Create an infrastructure bank to help select and finance projects with high strategic and economic potential
When structured appropriately, and provided sufficient resources, government infrastructure banks can be an effective way to stretch funding while continually targeting new needs. Effective banks like California’s Infrastructure and Economic Development Bank (I-Bank) are able to make their initial capitalizations go much further in terms of loans by securitizing bonds with loan repayments; the I-Bank, for instance, started out with approximately $180 million in 1999 and has since made over $400 million in loans to a wide variety of agencies, authorities and nonprofits.  But rather than using the bank to finance projects chosen by other entities—whether an agency or elected official—California’s I-Bank uses a competitive application process to select only those projects with an economic return.
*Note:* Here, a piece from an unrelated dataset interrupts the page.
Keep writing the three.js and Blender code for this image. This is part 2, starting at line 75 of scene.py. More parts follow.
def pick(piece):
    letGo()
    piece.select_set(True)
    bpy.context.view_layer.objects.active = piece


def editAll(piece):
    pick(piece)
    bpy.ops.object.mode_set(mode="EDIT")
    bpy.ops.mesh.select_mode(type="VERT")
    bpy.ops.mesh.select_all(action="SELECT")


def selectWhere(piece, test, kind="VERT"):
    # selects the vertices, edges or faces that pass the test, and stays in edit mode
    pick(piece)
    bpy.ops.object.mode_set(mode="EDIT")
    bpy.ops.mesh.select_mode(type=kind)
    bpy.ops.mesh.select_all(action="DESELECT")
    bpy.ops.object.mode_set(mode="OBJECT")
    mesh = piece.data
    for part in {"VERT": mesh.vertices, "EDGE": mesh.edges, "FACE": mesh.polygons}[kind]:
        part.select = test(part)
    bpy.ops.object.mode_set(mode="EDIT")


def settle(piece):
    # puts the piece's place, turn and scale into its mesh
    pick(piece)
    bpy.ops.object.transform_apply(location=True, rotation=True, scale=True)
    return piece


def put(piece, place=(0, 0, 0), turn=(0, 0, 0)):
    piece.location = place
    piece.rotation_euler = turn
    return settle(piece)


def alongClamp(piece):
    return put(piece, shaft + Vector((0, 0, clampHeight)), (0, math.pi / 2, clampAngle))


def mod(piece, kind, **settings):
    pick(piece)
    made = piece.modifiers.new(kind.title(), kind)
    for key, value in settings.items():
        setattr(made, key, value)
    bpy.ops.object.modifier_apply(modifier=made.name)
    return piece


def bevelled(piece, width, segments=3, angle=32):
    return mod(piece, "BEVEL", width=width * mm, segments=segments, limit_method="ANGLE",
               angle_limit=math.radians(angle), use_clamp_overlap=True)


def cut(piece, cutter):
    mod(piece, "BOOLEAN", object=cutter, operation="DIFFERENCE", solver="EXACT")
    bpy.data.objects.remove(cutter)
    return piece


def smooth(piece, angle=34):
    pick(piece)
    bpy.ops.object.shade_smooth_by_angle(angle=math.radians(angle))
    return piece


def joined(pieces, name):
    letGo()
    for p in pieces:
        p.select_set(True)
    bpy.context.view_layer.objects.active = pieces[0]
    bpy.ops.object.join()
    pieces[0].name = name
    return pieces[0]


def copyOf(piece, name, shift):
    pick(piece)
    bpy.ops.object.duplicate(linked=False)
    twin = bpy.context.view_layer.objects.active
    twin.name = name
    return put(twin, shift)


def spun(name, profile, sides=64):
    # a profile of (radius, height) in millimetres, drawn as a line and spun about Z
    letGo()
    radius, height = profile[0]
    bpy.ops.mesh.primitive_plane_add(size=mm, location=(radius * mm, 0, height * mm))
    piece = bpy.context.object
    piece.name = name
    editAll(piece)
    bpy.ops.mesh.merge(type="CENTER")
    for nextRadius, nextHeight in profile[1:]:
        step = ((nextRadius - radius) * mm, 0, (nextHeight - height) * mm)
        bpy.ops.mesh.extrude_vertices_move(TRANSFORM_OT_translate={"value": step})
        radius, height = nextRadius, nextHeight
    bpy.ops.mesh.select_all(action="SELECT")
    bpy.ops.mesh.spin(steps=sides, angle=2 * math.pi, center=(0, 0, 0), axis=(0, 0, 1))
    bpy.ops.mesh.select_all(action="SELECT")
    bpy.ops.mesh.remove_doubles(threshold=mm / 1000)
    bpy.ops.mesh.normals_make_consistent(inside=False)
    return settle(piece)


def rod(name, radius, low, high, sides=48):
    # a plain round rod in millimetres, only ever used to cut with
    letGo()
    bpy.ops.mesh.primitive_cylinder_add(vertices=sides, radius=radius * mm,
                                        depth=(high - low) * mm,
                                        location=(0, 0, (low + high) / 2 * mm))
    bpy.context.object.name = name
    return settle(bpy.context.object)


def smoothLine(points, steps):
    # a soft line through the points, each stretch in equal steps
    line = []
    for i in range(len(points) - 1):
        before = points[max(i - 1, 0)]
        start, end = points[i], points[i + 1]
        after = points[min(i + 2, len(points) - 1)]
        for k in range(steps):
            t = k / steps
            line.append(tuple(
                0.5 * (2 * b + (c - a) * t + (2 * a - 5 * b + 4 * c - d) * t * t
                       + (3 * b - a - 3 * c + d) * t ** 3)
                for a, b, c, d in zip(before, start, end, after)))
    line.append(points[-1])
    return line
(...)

As Chicago’s relatively new Infrastructure Trust demonstrates, this model could also help the city or state tap into private funding sources. Chicago’s Infrastructure Trust has so far raised $1.7 billion in funding from Citibank, JP Morgan and other banks, and as with the I-Bank, loans are to be repaid through revenue generating and cost savings opportunities. As we demonstrate in this report, New York has no shortage of such projects: Building retrofits at NYCHA and the city’s libraries could generate significant energy savings, for example, while an expansion of fiber in the city’s former manufacturing areas, where tech start-ups are often stymied by poor broadband service, would create a clear source of new revenue.